My story - Thoughts on collaboration

Hello there fellow humans!

I am very happy to have found a good reason to finally get in touch with the Edgeryders community. My name is Julia, and I have been on the fringe of your network for quite some years. At the end of the month I will leave my position as Head of Media Developmenta at Sourcefabric and will have some time to deep dive into an interesting project.

I am still thinking about how to frame the topic I would like to work with in relation to this call, and I will share a few thoughts with you now, and I hope you could give me some pointers in the comments, as to what direction would be interesting to follow. I could imagine to work around a rather broad topic, such as “collaboration”, with sub categories like;

Technical challanges
How does collaboration look like in a distributed peer to peer network? What technical challenges are there to be solved? What initiatives are working towards solutions and how far are they? Are solutions compatible? How energy efficient are they? How private, and how hackable?

Lately I have been in touch with worldbrain a privacy focused browser extension to annotate, search and organize what you’ve seen online. I had some interesting conversations with them about the challenges you face when working collaboratively in a distributed network, and found it a very exiting topic.

Open data collection
What data is collected, and what is deliberately not collected, is a very political topic.
I am interested to talk to initiatives that have been collecting open data collaboratively, such as safecast, who maintains the largest open data set of background radiation measurements ever collected.
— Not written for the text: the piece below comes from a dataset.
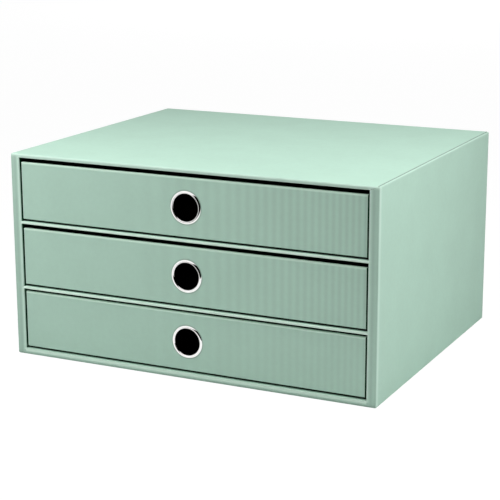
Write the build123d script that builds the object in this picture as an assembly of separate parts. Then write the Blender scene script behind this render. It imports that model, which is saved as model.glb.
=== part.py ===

The organisation maps open data connected to the environment and (radioactivity, airquality) and was founded as a reaction to the lack of information on radiation after the Fukushima disaster. I would like to find out more about what blockers and what strengths they experienced in setting up the organisation, as well as their ideas on how this kind of data will be accessed in the future.

With the rise of the climate change, collecting data, especially around environmental issues, will become increasingly subversive, and will need to be both transparent and protected in safe structures. I would like to look at a few open journalistic investigations as well if going into this direction.

I have a few other thoughts on the collaborative process as well, more in line with how infrastructure and incentives can push the process and result in different directions, and where also the psychological aspect of who owns your data, and who facilitates our communication play a part.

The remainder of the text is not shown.